本研究探究了大型推理模型（LRMs）的错误恢复机制。通过在推理步骤中插入算术错误，发现了一个关键现象：即使错误贯穿整个思维链（CoT）而未被语言化纠正，模型在思考结束后仍能输出正确答案。这证明模型内部存在一种“隐藏批判能力”来检测错误并触发纠正。基于特征空间分析，研究者识别出一个可解释的批判向量来表征该行为。跨模型规模和家族的实验表明，利用此向量引导潜在表示，能在不增加训练成本的情况下，提升模型的错误检测能力并增强测试时扩展性能。

## 正文

Large Reasoning Models (LRMs) exhibit backtracking and self-verification mechanisms that enable them to revise intermediate steps and reach correct solutions, yielding strong performance on complex logical benchmarks. We hypothesize that such behaviors are beneficial only when the model has sufficiently strong ``critique'' ability to detect its own mistakes.
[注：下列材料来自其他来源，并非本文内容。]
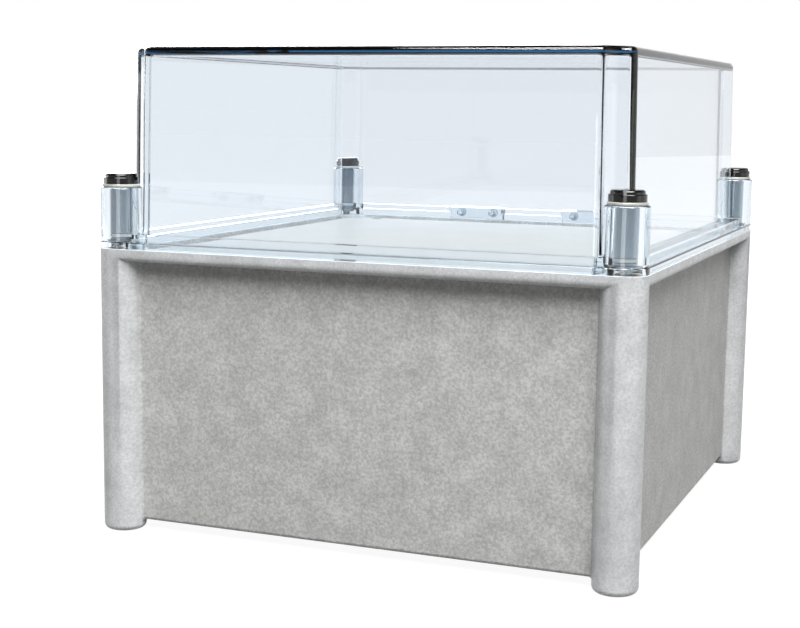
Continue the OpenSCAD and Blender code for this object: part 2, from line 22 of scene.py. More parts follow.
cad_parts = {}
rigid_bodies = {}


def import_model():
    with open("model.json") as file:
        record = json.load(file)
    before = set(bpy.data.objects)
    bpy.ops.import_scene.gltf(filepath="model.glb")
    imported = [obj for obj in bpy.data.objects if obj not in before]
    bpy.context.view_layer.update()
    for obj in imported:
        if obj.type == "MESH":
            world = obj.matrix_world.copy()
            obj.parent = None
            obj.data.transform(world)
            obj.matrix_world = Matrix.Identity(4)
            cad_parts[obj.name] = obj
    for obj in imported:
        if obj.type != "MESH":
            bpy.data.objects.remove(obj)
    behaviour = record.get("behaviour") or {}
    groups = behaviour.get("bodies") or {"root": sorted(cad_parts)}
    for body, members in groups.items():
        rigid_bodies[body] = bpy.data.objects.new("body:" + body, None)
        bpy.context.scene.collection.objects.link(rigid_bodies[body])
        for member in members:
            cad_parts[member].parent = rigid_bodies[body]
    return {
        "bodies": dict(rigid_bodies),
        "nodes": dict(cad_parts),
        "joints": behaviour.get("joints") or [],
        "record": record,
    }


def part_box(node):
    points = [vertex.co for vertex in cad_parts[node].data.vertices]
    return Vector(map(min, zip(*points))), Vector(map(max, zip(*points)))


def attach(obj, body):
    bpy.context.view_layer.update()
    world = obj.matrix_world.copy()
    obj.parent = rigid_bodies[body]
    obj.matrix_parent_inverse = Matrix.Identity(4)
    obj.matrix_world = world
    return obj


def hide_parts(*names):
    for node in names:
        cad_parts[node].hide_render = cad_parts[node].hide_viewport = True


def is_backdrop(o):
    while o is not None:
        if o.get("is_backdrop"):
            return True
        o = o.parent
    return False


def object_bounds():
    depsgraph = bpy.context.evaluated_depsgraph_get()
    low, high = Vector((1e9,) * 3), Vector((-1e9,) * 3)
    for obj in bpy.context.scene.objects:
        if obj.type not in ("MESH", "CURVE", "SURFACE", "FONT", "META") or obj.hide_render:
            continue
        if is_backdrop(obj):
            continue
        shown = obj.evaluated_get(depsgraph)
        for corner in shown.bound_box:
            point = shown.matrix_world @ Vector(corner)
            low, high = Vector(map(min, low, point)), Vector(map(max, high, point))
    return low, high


LOG = logging.getLogger("enclosure")
MM = 0.001
CORNERS = ("front_left", "front_right", "rear_left", "rear_right")

# An edge between two moulded faces stays sharp past this angle.
CREASE_DEG = 32.0
# Points of a solid closer than the first are one point, and edges shorter than the second are dropped.
MERGE = 2e-6
SHORTEST_EDGE = 1e-7
# Two faces lie in one plane when their normals agree to 1/400 and their distances from the origin to 0.05 mm.
NORMAL_STEPS = 400
PLANE_STEPS = 2e4
# Twice the area below which a triangle is a sliver with no say in the shading.
SLIVER = 1e-13

# The loaded frame and the materials made so far, both filled while the script runs.
_frame: dict[str, Any] = {}
_made: dict[str, bpy.types.Material] = {}


# ---------------------------------------------------------------- colour and nodes


def linear(code: str) -> tuple[float, float, float, float]:
    """Turn an sRGB hex colour into Blender's linear values.

    Args:
        code: Six hex digits, such as "c5c6c3".

    Returns:
        Linear red, green, blue and an alpha of one.
    """
    parts = [int(code[i : i + 2], 16) / 255 for i in (0, 2, 4)]
    r, g, b = (p / 12.92 if p <= 0.04045 else ((p + 0.055) / 1.055) ** 2.4 for p in parts)
    return r, g, b, 1.0


def add_node(
    tree: bpy.types.NodeTree, kind: str, settings: dict[str, Any] | None = None, **inputs: Any
) -> bpy.types.Node:
    """Add one shader node with its settings, values and links.

    Args:
        tree: Node tree that takes the node.
        kind: Blender's type name of the node.
        settings: Attributes to set on the node itself.
        **inputs: Input values by name, with underscores for spaces, or by place as i0, i1 and so on. A socket
            is linked, anything else is set.

    Returns:
        The new node.
    """
    node = tree.nodes.new(kind)
    for name, value in (settings or {}).items():
        setattr(node, name, value)
    for name, value in inputs.items():
        index = int(name[1:]) if name[0] == "i" and name[1:].isdigit() else name.replace("_", " ")
        socket = node.inputs[index]
        if isinstance(value, bpy.types.NodeSocket):
            tree.links.new(value, socket)
        else:
            socket.default_value = value
    return node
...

This work systematically investigates how current LRMs recover from errors by inserting arithmetic mistakes in their intermediate reasoning steps. Notably, we discover a peculiar yet important phenomenon: despite the error propagating throughout the entire chain-of-thought (CoT) without any verbalized correction, the model still reaches the correct final answer after the thinking process finishes. This recovery implies the existence of an internal mechanism helping the model to detect errors and trigger self-correction, which we refer to as the hidden critique ability. Building on feature space analysis, we identify a highly interpretable critique vector representing this behavior. Extensive experiments across multiple model scales and families demonstrate that steering latent representations with this vector improves the model's error detection capability and enhances the performance of test-time scaling at no extra training cost. Our findings provide a valuable understanding of LRMs' critique behavior, suggesting a promising direction to control and improve their self-verification mechanism. Our code is available at: https://github.com/mail-research/lrm-critique-vectors.